Lord God Jose Mourinho wrote:
In the semi final of the FA Cup, when John Terry won the ball cleanly, got kicked by Milner straight after, was then booked by the ref and after the game had to put up with claims that he should've been sent off, you were backing Terry were you? Because I don't remember seeing anyone on here who didn't think Terry should have been off.
Of course it's all an anti-Citeh witch hunt. Nothing to do with two broken legs and a kung-fu kick through someone's chest in the space of a few months.

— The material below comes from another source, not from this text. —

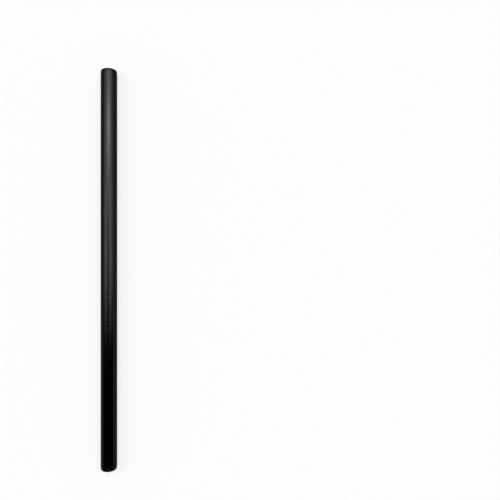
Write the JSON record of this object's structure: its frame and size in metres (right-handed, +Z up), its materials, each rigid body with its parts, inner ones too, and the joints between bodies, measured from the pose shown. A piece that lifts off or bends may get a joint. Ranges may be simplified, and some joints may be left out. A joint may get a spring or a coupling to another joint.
{
  "type": "drinking straw",
  "caption": "Straight drinking straw of opaque black glass: a plain tube, open right through, with both ends melted to smooth round lips.",
  "frame": {"origin": "middle of the straw, on its axis", "axes": "+X along the straw's axis; +Z up, with the straw lying on its side"},
  "size_m": [0.2, 0.008, 0.008],
  "materials": {
    "black_glass": "opaque black glass, drawn tube with a fire-polished gloss"
  },
  "bodies": {
    "root": {"straw": "black_glass"}
  },
  "joints": []
}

I have to retract what I said about De Jong barely winning the ball. The only angle I'd seen the ball barely seemed to move. I've just managed to see a clip again and he did win the ball and divert it to a Citeh play, so in that it was a "good" tackle. My problem with De Jong's challenges are simply that he goes in to take man and ball each time.

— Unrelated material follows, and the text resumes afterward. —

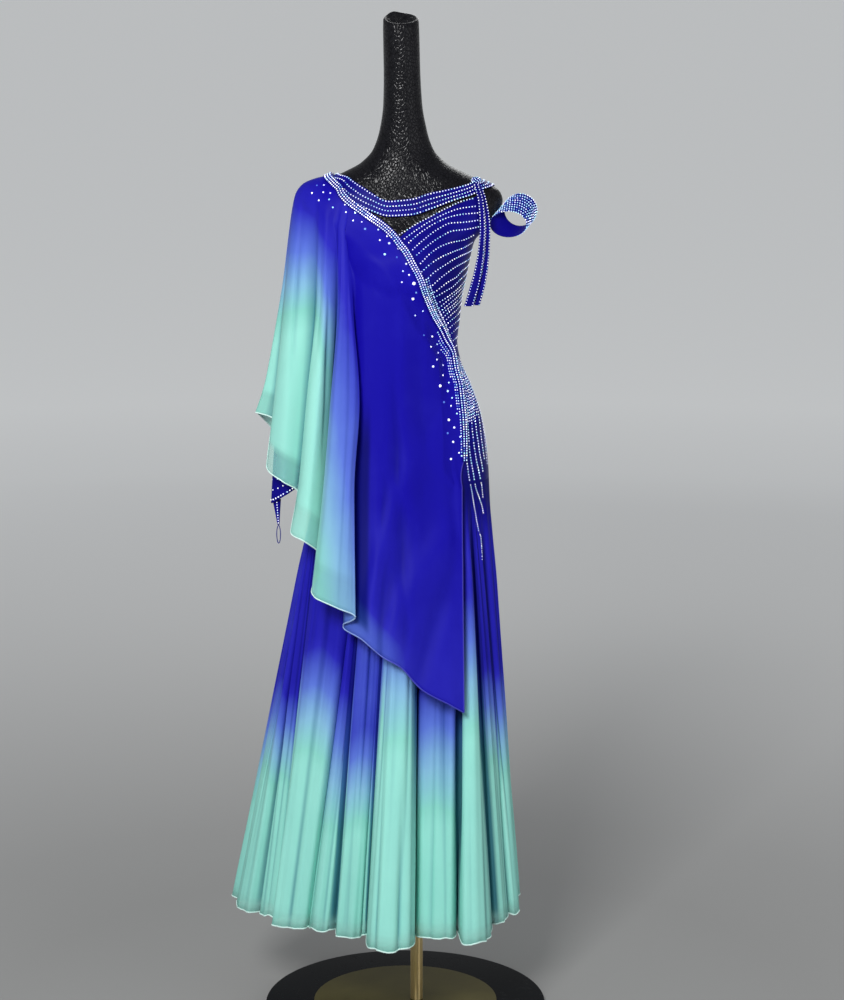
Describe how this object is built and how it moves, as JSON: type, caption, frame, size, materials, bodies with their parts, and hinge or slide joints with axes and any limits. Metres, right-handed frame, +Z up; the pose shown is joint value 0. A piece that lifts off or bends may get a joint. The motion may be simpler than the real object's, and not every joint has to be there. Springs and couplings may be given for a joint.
{
  "type": "ballroom dance dress on a dress form with pole and base",
  "caption": "Long one-sleeved ballroom dance dress with a fluted skirt and an asymmetric draped cape, on a limbless dress form with a pole and a round base.",
  "frame": {"origin": "middle of the round base's underside, on the floor", "axes": "+Z up along the pole, -Y out of the dress's front, +X to the side with the arm band"},
  "size_m": [0.6108, 0.544, 1.9125],
  "materials": {
    "base_enamel": "black gloss enamel",
    "base_inlay": "dark brushed bronze",
    "pole_metal": "polished tube",
    "form_cover": "black grained leatherette",
    "bodice_cloth": "stretch satin with stones",
    "beaded_band": "stone-set band",
    "skirt_chiffon": "dip-dyed chiffon, blue to mint",
    "cape_chiffon": "dip-dyed chiffon, blue to mint",
    "thread": "covered elastic"
  },
  "bodies": {
    "root": {"base_plate": "base_enamel", "base_inlay": "base_inlay", "pole": "pole_metal", "form_torso": "form_cover", "bodice_front": "bodice_cloth", "bodice_back": "bodice_cloth", "neck_band_front": "beaded_band", "neck_band_back": "beaded_band", "skirt_front": "skirt_chiffon", "skirt_back": "skirt_chiffon", "cape_front": "cape_chiffon", "cape_back": "cape_chiffon", "cape_trim": "beaded_band", "left_sleeve": "cape_chiffon", "finger_point": "cape_chiffon", "finger_loop": "thread", "shoulder_knot": "beaded_band", "tail_front": "beaded_band", "tail_back": "beaded_band", "arm_band": "beaded_band"}
  },
  "joints": []
}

I never saw the Terry tackle so that rules me out of commenting on that one.
He is a hard player, the point of such tackling is to take the ball cleanly, and as per sliding tackle tradition, the crunch effect will see the opposite man hit the deck. If you've ever tried one or been tackled by one, that's what happens. If it's a great tackle, the man gets taken out of the game for a second or two and the ball has been played in a way as to exploit the space that's resulted from it (this is the bit that NDJ fails to do).
As long as the man goes down as a result of a fair challenge, that's football. I do believe it is supposed to be a man's game is it not, or do you really want to see the 'Wendyball' that many on this board refer to it as?
The City witch hunt is not just aimed at De Jong. The press are constantly looking for tales of club disharmony, putting the knife in on a daily basis, fishing for quotes from discarded players and even bloody medical backroom staff. Every last argument (the kind of which probably goes on every day at most clubs) makes the back pages and is shown as another glorious example of how 'mercenary' the players are and how we are lacking in team spirit; a team full of individuals, blah-blah.
The only time we did not make the headlines was in the couple of days after an eleven man solid work ethic saw us gain three points against Chelsea. Quite simply, some of them were gutted because it destroyed their myth about our players not caring about anything bar their wage packet. Delightfully for them though, Carlos Tevez had a minor disagreement with the manager the week after so they could recommence the battle, and despite being in second, the club is in crisis again.